Incidentally, over the past eight years inflation only once dipped to a single-digit level (9% in 2006). But on May 15 the economists did not have anything reassuring to tell him. In 2008, the Ministry of Economic Development again raised the bar to 10.5% from 9% or 10%. Yet even this figure, according to experts, is too optimistic.

"Inflation is not something to be sneezed," said Ms Nabiullina, trying to bolster her case.

The discussion was not easy. Speakers now and again mentioned external and internal factors driving prices up. But the minister was certain that "we have chances to fit inflation into a new bracket". Her arguments were simple: prices on the world food market had stabilised.

"But lowing the rate of inflation to 7% by 2010 is a challenging task and cannot be achieved automatically, because the Russian economy also depends on imports," she explained.

However, an anti-inflationary plan is soon to be adopted, which must push prices down.

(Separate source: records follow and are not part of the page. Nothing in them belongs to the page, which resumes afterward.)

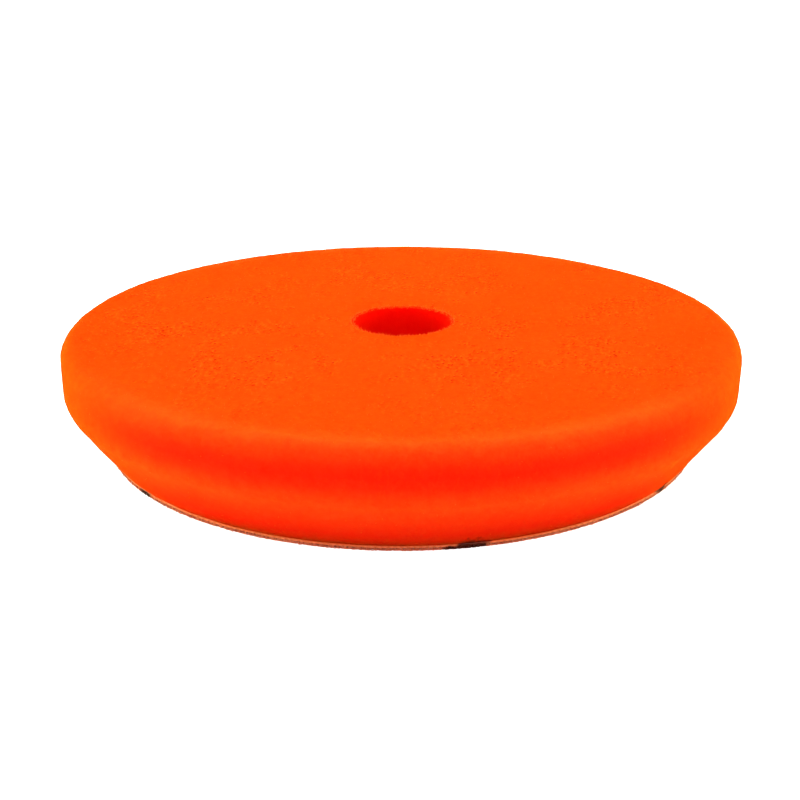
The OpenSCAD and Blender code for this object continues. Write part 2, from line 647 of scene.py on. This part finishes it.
def backing_layer(low, high, bulge, salt):
    """A flat ring from the hole to the backing's edge, between two heights. It is swept from
    its outline: across the underside, round the outer edge, back over the top and down the
    hole. The outer edge bulges by the bulge and wanders in and out by soft noise."""
    middle = (low + high) / 2
    half = (high - low) / 2
    across = np.linspace(HOLE_R, BACKING_R, BACKING_RINGS)
    swing = np.linspace(-math.pi / 2, math.pi / 2, EDGE_POINTS + 2)[1:-1]
    radius = np.concatenate([across, BACKING_R + bulge * np.cos(swing), across[::-1]])
    flat = np.ones(BACKING_RINGS)
    height = np.concatenate([low * flat, middle + half * np.sin(swing), high * flat])
    turn = np.arange(BACKING_COLUMNS) / BACKING_COLUMNS * 2 * math.pi
    r = np.repeat(radius, BACKING_COLUMNS)
    z = np.repeat(height, BACKING_COLUMNS)
    a = np.tile(turn, len(radius))
    edge = np.stack([BACKING_R * np.cos(a), BACKING_R * np.sin(a), 0 * a], axis=1)
    near_edge = np.clip((r - BACKING_R) / WANDER_REACH + 1, 0, 1)
    r = r + WANDER * soft_noise(edge, WANDER_PITCH, salt) * near_edge
    points = np.stack([r * np.cos(a), r * np.sin(a), z], axis=1)
    starts = np.append(np.arange(len(radius)) * BACKING_COLUMNS, 0)
    return points, ring_faces(starts, np.full(len(starts), BACKING_COLUMNS))


def film_material():
    """Hot-melt film, clear enough for the foam's orange to show, and cloudy where it is thick.
    Part of its orange is painted light bounced off the foam.
    """
    material, tree, places = new_material("bond_film")
    cloud = tree.noise(places, pitch=0.003, detail=3.0)
    beads = tree.noise(places, pitch=0.0008)
    mark = near_marks(places, DARK_MARKS, tree)
    # painted light: part of this orange is light bounced off the foam
    colour = cloud.colours(rgba(0.88, 0.070, 0.0030), rgba(0.97, 0.130, 0.0080))
    colour = mark.colours(colour, rgba(0.14, 0.012, 0.0030))
    surface = {
        "Base Color": colour,
        "Roughness": beads * 0.25 + 0.35,
        "Subsurface Weight": 0.5,
        "Subsurface Radius": (1.0, 0.6, 0.4),
        "Subsurface Scale": 0.0008,
    }
    finish_material(tree, surface, beads, depth=0.00008)
    return material


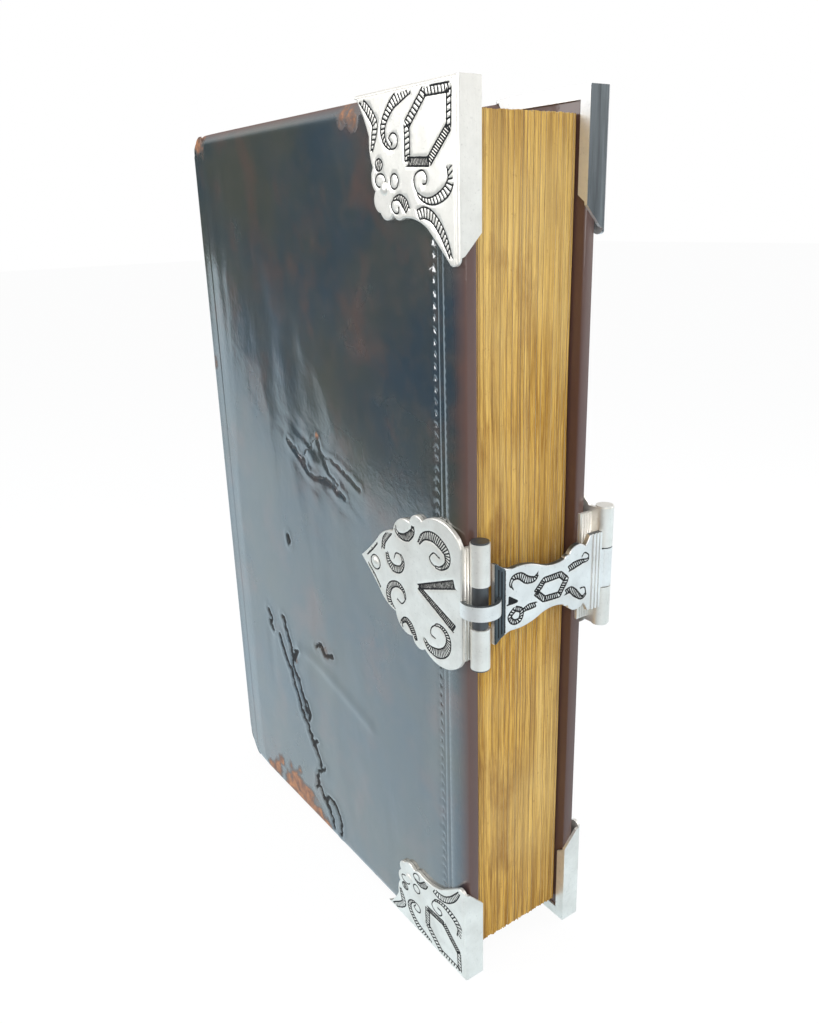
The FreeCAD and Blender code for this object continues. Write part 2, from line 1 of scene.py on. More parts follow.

Ms Nabiullina promised to think over Putin's criticisms. "But pencilling in new and more attractive figures is not enough; we must propose other measures to stimulate innovation," she said, although, in her opinion, innovation is "not so much a state institution as mass innovation behaviour". And such measures must be matched by tax and competitive conditions.

That was why Mr Putin's first proposals were concerned with taxes. Very soon the Finance Ministry will table its suggestions to the government to boost oil production by reducing the mineral resource extraction tax. The bill provides for raising the taxable minimum from $9 to $15 per barrel. According to the Finance Ministry, this will mean a budget deficit of 104 billion roubles and 112 billion roubles in 2009 and 2010, respectively. But, as Ms Nabiullina noted, the basic decision has been taken and is final.

As for the concept for long-term development, which incidentally ignores President Dmitry Medvedev's proposal to cut value-added tax, it will be updated and submitted to the government in August.